--- Exercise directions ---
Give back all the data exactly, line by line.

--- Information provided ---
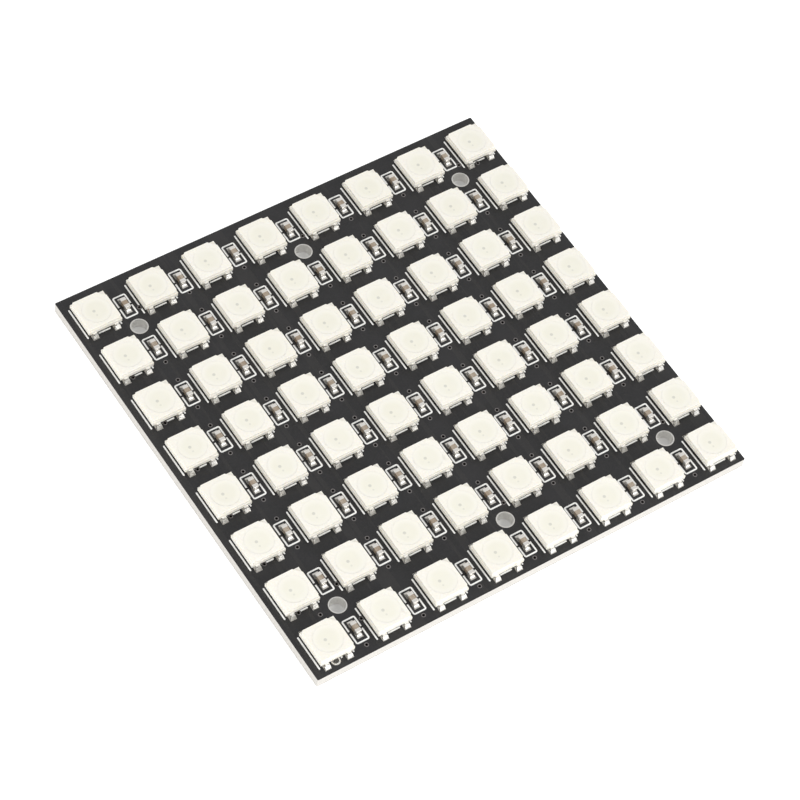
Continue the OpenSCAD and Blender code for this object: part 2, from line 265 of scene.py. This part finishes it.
def solder_mask_ink():
    """Matte black solder mask, a printed epoxy ink. It looks dark grey, with a fine orange-peel grain, soft
    cloudy patches, and a low relief over the copper tracks below it, where it is also painted a paler grey:
    a painted highlight of the light that this relief catches."""
    material, tree, surface, place = new_material("matte_black_solder_mask", IOR=1.5)
    grain = noise(tree, place, 0.22 * MM)
    clouds = noise(tree, place, 5 * MM, detail=2)
    colour = mixed(tree, ramp(tree, grain, 0.35, 0.7), linear("#171718"), linear("#222123"))
    cloudy = maths(tree, "MULTIPLY", ramp(tree, clouds, 0.4, 0.7), 0.35)
    colour = mixed(tree, cloudy, colour, linear("#2a292b"))
    # Copper tracks under the ink run from the near edge to the far one, in bands about 1 mm wide. Over them
    # the ink gets a low relief, and a paler grey that is a painted highlight of the light the relief
    # catches.
    stretch = add(tree, "ShaderNodeMapping", {"Vector": place, "Scale": (1, 0.02, 1)}).outputs[0]
    tracks_and_highlight = ramp(tree, noise(tree, stretch, 1.1 * MM, detail=1), 0.56, 0.6)
    colour = mixed(tree, maths(tree, "MULTIPLY", tracks_and_highlight, 0.28), colour, linear("#33312f"))
    tree.links.new(colour, surface.inputs["Base Color"])
    tree.links.new(ramp_between(tree, grain, 0.38, 0.52), surface.inputs["Roughness"])
    height = maths(tree, "ADD", maths(tree, "MULTIPLY", grain, 0.35), maths(tree, "MULTIPLY", tracks_and_highlight, 0.65))
    relief(tree, surface, height, 0.02 * MM)
    return material


def raised_ink():
    """The same black ink on a via's raised ring, painted a much paler grey: a painted highlight of the
    light that the raised ring catches.
    """
    material, tree, surface, place = new_material("via_ring_ink_painted_highlight", IOR=1.5, Roughness=0.4)
    grain = noise(tree, place, 0.15 * MM)
    # Painted highlight: the ring's ink is a pale grey instead of the mask's near black
    colour = mixed(tree, grain, linear("#666260"), linear("#747070"))
    tree.links.new(colour, surface.inputs["Base Color"])
    return material


def legend_ink():
    """White printed legend ink, an opaque epoxy that dries slightly uneven and a little rough."""
    material, tree, surface, place = new_material("white_legend_ink", IOR=1.5, Roughness=0.55)
    patches = noise(tree, place, 0.35 * MM)
    colour = mixed(tree, ramp(tree, patches, 0.35, 0.7), linear("#efefec"), linear("#fafaf8"))
    tree.links.new(colour, surface.inputs["Base Color"])
    relief(tree, surface, patches, 0.006 * MM)
    return material


def glass_epoxy():
    """FR-4 laminate, cut at the board's edges. The sawn glass cloth gives pale grey layers about
    0.18 mm thick."""
    material, tree, surface, place = new_material("glass_epoxy_laminate", IOR=1.55, Roughness=0.6)
    height = add(tree, "ShaderNodeSeparateXYZ", {0: place}).outputs[2]
    layers = maths(tree, "SINE", maths(tree, "MULTIPLY", height, 2 * math.pi / (0.18 * MM)))
    fibres = noise(tree, place, 0.12 * MM, detail=4)
    grain = maths(tree, "ADD", maths(tree, "MULTIPLY", layers, 0.12), fibres)
    colour = mixed(tree, ramp(tree, grain, 0.3, 0.75), linear("#bdb9b2"), linear("#d2cfca"))
    tree.links.new(colour, surface.inputs["Base Color"])
    relief(tree, surface, grain, 0.02 * MM)
    return material


def tinned_copper():
    """Hot-air levelled tin on copper pads: bright satin metal that lies in slightly uneven pools."""
    material, tree, surface, place = new_material("tinned_copper_pads", Metallic=1.0)
    pools = noise(tree, place, 0.4 * MM, detail=2)
    colour = mixed(tree, pools, linear("#e2e0dc"), linear("#f8f7f4"))
    tree.links.new(colour, surface.inputs["Base Color"])
    tree.links.new(ramp_between(tree, pools, 0.3, 0.5), surface.inputs["Roughness"])
    relief(tree, surface, pools, 0.02 * MM)
    return material


def reflowed_solder():
    """Tin solder after the oven: bright, slightly frosted metal with small dimples."""
    material, tree, surface, place = new_material("reflowed_tin_solder", Metallic=1.0)
    frost = noise(tree, place, 0.18 * MM, detail=3)
    colour = mixed(tree, frost, linear("#cfcdc8"), linear("#f0eee9"))
    tree.links.new(colour, surface.inputs["Base Color"])
    tree.links.new(ramp_between(tree, frost, 0.28, 0.5), surface.inputs["Roughness"])
    relief(tree, surface, frost, 0.03 * MM)
    return material


def plated_barrel():
    """Plated copper in the vias, dulled by the ink that ran into them, so it looks nearly black."""
    material, tree, surface, place = new_material("inked_copper_barrels", Metallic=0.6, Roughness=0.5)
    stain = noise(tree, place, 0.15 * MM)
    colour = mixed(tree, ramp(tree, stain, 0.4, 0.6), linear("#0b0908"), linear("#1c1613"))
    tree.links.new(colour, surface.inputs["Base Color"])
    return material


def moulded_package():
    """White polyphthalamide, injection moulded. It is a slightly cream, opaque plastic with a fine
    matt skin, and lets a little light through its edges."""
    material, tree, surface, place = new_material(
        "white_moulded_package", IOR=1.5, Subsurface_Weight=0.12, Subsurface_Scale=0.4 * MM,
        Subsurface_Radius=(1.0, 0.85, 0.6))
    number = cell_place(tree, place)[1]
    skin = noise(tree, place, 0.3 * MM)
    batch = chance(tree, number)
    colour = mixed(tree, ramp(tree, skin, 0.3, 0.75), linear("#efebe0"), linear("#f5f2ea"))
    colour = mixed(tree, maths(tree, "MULTIPLY", batch, 0.4), colour, linear("#ede9dd"))
    tree.links.new(colour, surface.inputs["Base Color"])
    tree.links.new(ramp_between(tree, skin, 0.42, 0.55), surface.inputs["Roughness"])
    relief(tree, surface, skin, 0.006 * MM)
    return material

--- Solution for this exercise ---
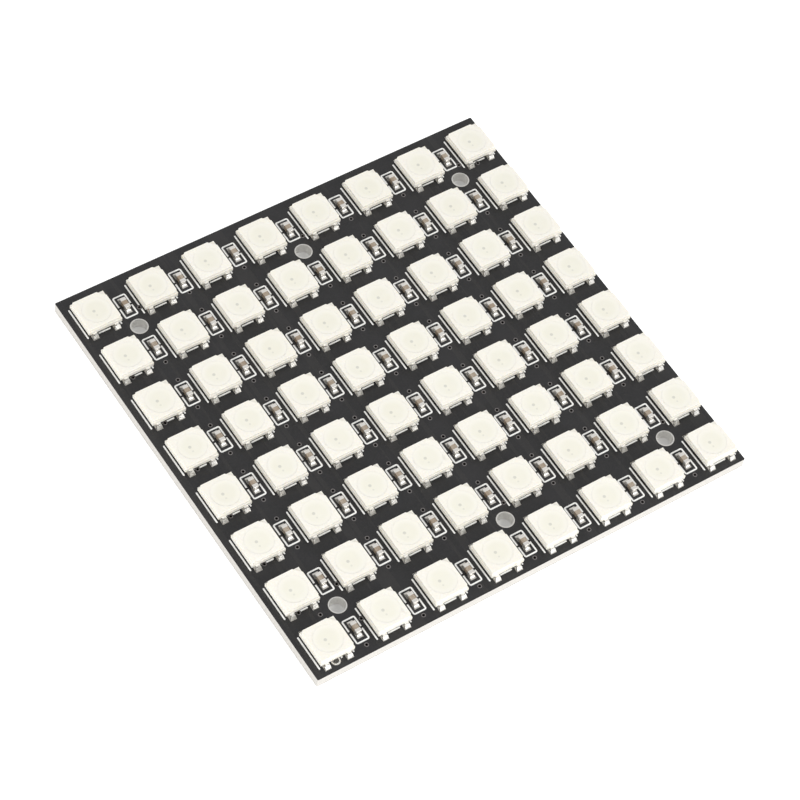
Continue the OpenSCAD and Blender code for this object: part 2, from line 265 of scene.py. This part finishes it.
def solder_mask_ink():
    """Matte black solder mask, a printed epoxy ink. It looks dark grey, with a fine orange-peel grain, soft
    cloudy patches, and a low relief over the copper tracks below it, where it is also painted a paler grey:
    a painted highlight of the light that this relief catches."""
    material, tree, surface, place = new_material("matte_black_solder_mask", IOR=1.5)
    grain = noise(tree, place, 0.22 * MM)
    clouds = noise(tree, place, 5 * MM, detail=2)
    colour = mixed(tree, ramp(tree, grain, 0.35, 0.7), linear("#171718"), linear("#222123"))
    cloudy = maths(tree, "MULTIPLY", ramp(tree, clouds, 0.4, 0.7), 0.35)
    colour = mixed(tree, cloudy, colour, linear("#2a292b"))
    # Copper tracks under the ink run from the near edge to the far one, in bands about 1 mm wide. Over them
    # the ink gets a low relief, and a paler grey that is a painted highlight of the light the relief
    # catches.
    stretch = add(tree, "ShaderNodeMapping", {"Vector": place, "Scale": (1, 0.02, 1)}).outputs[0]
    tracks_and_highlight = ramp(tree, noise(tree, stretch, 1.1 * MM, detail=1), 0.56, 0.6)
    colour = mixed(tree, maths(tree, "MULTIPLY", tracks_and_highlight, 0.28), colour, linear("#33312f"))
    tree.links.new(colour, surface.inputs["Base Color"])
    tree.links.new(ramp_between(tree, grain, 0.38, 0.52), surface.inputs["Roughness"])
    height = maths(tree, "ADD", maths(tree, "MULTIPLY", grain, 0.35), maths(tree, "MULTIPLY", tracks_and_highlight, 0.65))
    relief(tree, surface, height, 0.02 * MM)
    return material


def raised_ink():
    """The same black ink on a via's raised ring, painted a much paler grey: a painted highlight of the
    light that the raised ring catches.
    """
    material, tree, surface, place = new_material("via_ring_ink_painted_highlight", IOR=1.5, Roughness=0.4)
    grain = noise(tree, place, 0.15 * MM)
    # Painted highlight: the ring's ink is a pale grey instead of the mask's near black
    colour = mixed(tree, grain, linear("#666260"), linear("#747070"))
    tree.links.new(colour, surface.inputs["Base Color"])
    return material


def legend_ink():
    """White printed legend ink, an opaque epoxy that dries slightly uneven and a little rough."""
    material, tree, surface, place = new_material("white_legend_ink", IOR=1.5, Roughness=0.55)
    patches = noise(tree, place, 0.35 * MM)
    colour = mixed(tree, ramp(tree, patches, 0.35, 0.7), linear("#efefec"), linear("#fafaf8"))
    tree.links.new(colour, surface.inputs["Base Color"])
    relief(tree, surface, patches, 0.006 * MM)
    return material


def glass_epoxy():
    """FR-4 laminate, cut at the board's edges. The sawn glass cloth gives pale grey layers about
    0.18 mm thick."""
    material, tree, surface, place = new_material("glass_epoxy_laminate", IOR=1.55, Roughness=0.6)
    height = add(tree, "ShaderNodeSeparateXYZ", {0: place}).outputs[2]
    layers = maths(tree, "SINE", maths(tree, "MULTIPLY", height, 2 * math.pi / (0.18 * MM)))
    fibres = noise(tree, place, 0.12 * MM, detail=4)
    grain = maths(tree, "ADD", maths(tree, "MULTIPLY", layers, 0.12), fibres)
    colour = mixed(tree, ramp(tree, grain, 0.3, 0.75), linear("#bdb9b2"), linear("#d2cfca"))
    tree.links.new(colour, surface.inputs["Base Color"])
    relief(tree, surface, grain, 0.02 * MM)
    return material


def tinned_copper():
    """Hot-air levelled tin on copper pads: bright satin metal that lies in slightly uneven pools."""
    material, tree, surface, place = new_material("tinned_copper_pads", Metallic=1.0)
    pools = noise(tree, place, 0.4 * MM, detail=2)
    colour = mixed(tree, pools, linear("#e2e0dc"), linear("#f8f7f4"))
    tree.links.new(colour, surface.inputs["Base Color"])
    tree.links.new(ramp_between(tree, pools, 0.3, 0.5), surface.inputs["Roughness"])
    relief(tree, surface, pools, 0.02 * MM)
    return material


def reflowed_solder():
    """Tin solder after the oven: bright, slightly frosted metal with small dimples."""
    material, tree, surface, place = new_material("reflowed_tin_solder", Metallic=1.0)
    frost = noise(tree, place, 0.18 * MM, detail=3)
    colour = mixed(tree, frost, linear("#cfcdc8"), linear("#f0eee9"))
    tree.links.new(colour, surface.inputs["Base Color"])
    tree.links.new(ramp_between(tree, frost, 0.28, 0.5), surface.inputs["Roughness"])
    relief(tree, surface, frost, 0.03 * MM)
    return material


def plated_barrel():
    """Plated copper in the vias, dulled by the ink that ran into them, so it looks nearly black."""
    material, tree, surface, place = new_material("inked_copper_barrels", Metallic=0.6, Roughness=0.5)
    stain = noise(tree, place, 0.15 * MM)
    colour = mixed(tree, ramp(tree, stain, 0.4, 0.6), linear("#0b0908"), linear("#1c1613"))
    tree.links.new(colour, surface.inputs["Base Color"])
    return material


def moulded_package():
    """White polyphthalamide, injection moulded. It is a slightly cream, opaque plastic with a fine
    matt skin, and lets a little light through its edges."""
    material, tree, surface, place = new_material(
        "white_moulded_package", IOR=1.5, Subsurface_Weight=0.12, Subsurface_Scale=0.4 * MM,
        Subsurface_Radius=(1.0, 0.85, 0.6))
    number = cell_place(tree, place)[1]
    skin = noise(tree, place, 0.3 * MM)
    batch = chance(tree, number)
    colour = mixed(tree, ramp(tree, skin, 0.3, 0.75), linear("#efebe0"), linear("#f5f2ea"))
    colour = mixed(tree, maths(tree, "MULTIPLY", batch, 0.4), colour, linear("#ede9dd"))
    tree.links.new(colour, surface.inputs["Base Color"])
    tree.links.new(ramp_between(tree, skin, 0.42, 0.55), surface.inputs["Roughness"])
    relief(tree, surface, skin, 0.006 * MM)
    return material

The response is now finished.